Montaje con el toldo del Bar Tomàs de Sarrià con un plato combinado de fondo
OPINIÓN

Solo nos quedará el Tomás

Siempre hay un vecino, un concejal o un funcionario dispuesto a recordarte que Barcelona no es para ti

Barcelona está mutando en una ciudad poco amigable, desagradable, que cada vez se nos hace más lejana. El tomar una copa a según que horas es casi imposible, el disfrutar una cerveza en una terraza al anochecer se puede convertir en una gymkana y comer algo a partir de las doce de la noche puede ser una auténtica labor titánica, salvo que se recurra a los supermercados 24 horas del centro.

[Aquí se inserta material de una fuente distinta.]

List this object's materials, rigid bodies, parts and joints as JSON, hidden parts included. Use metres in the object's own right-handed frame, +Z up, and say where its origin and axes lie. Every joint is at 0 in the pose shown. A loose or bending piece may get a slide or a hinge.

Siempre hay un vecino, un concejal o un funcionario dispuesto a recordarte que Barcelona no es para ti. En la capital catalana puedes quemar contenedores por la República catalana sin que pase nada, pero lo de reclamar poder comer un bocadillo en condiciones a las tres de la mañana, seas juerguista, trabajador de la limpieza o taxista, se ha convertido en una odisea.

Además de la tragedia de la noche barcelonesa, que tan bien relata Joaquín Luna en sus imprescindibles columnas en 'La Vanguardia', padecemos la plaga de bares históricos que cierran uno tras otro. El último ha sido el emblemático Versalles, en Sant Andreu, que no ha podido hacer frente a un alquiler estratosférico. Pero todos conocemos en nuestros barrios como locales de toda la vida, con sus chocos sabrosos y sus tortillas de patata bien hechas, han ido cerrando y dando paso a un montón de franquicias y cadenas que nos ofrecen alpiste precocinado o bocadillos de pan pre-cocido a precios no siempre ajustados a la calidad real de lo que nos ofrecen.

Cuando uno era joven, tenía a mi alcance un aluvión de bares gallegos, andaluces o extremeños - por citar solo algunas regiones - en los que podías comer a precios razonables. La gran mayoría han ido cayendo, y muchos de los que han sobrevivido se han pasado al producto congelado y a la salsa de bote.

Imagen de decenas de personas andando por la rambla de barcelona un día de calor

Conseguir unas patatas bravas que merezcan ese nombre, o unos calamares a la romana que no sean lo más parecido a un chicle, comienza a ser una heroicidad. He comido bocadillos de presunto lacón que podrían provocar revueltas en Lugo por la herejía, y pulpo con textura de neumático. A precios de capital europea, porque para eso Barcelona está a la última.

Barcelona y su periferia es cada vez un territorio más hostil para el bar tradicional, el del menú bien hecho, las tapas abundantes y con buen producto. O para el que sirve un honrado bocadillo que va más allá de la baguette cutre y el escaso embutido cortado con bisturí. Al final, los que queremos recuperar algunos de los sabores tradicionales de nuestra ciudad, solo podremos recurrir al Bar Tomás de Sarriá, al Vaso de Oro en la Barceloneta y a una docena más de locales de toda la vida que aguantan.

Por suerte, el relevo generacional en el Tomás ya se ha producido y tendremos bravas por muchos años. Ojalá el resto de bares de toda la vida que aún no han sucumbido, tengan la misma fortuna.

Nada en contra de las cadenas de hamburguesas que pueblan la geografía urbana barcelonesa. Entre las burgers premium, los helados de fantasía y los brebajes de corte oriental que fascinan a indígenas y visitantes, los alquileres de los locales se han puesto por las nubes. Pero estaría bien que el Ayuntamiento, que tanto presume de defender la memoria histórica, se preocupara también por los pequeños negocios que han alimentado, con honradez y buen producto, a generaciones y generaciones de catalanes.

Preservar los sabores de toda la vida, sin que tengamos que ir a algún restaurante-museo con precios de lujo, debería ser una prioridad de un consistorio que para prohibir y cosernos a impuestos sí que se espabila.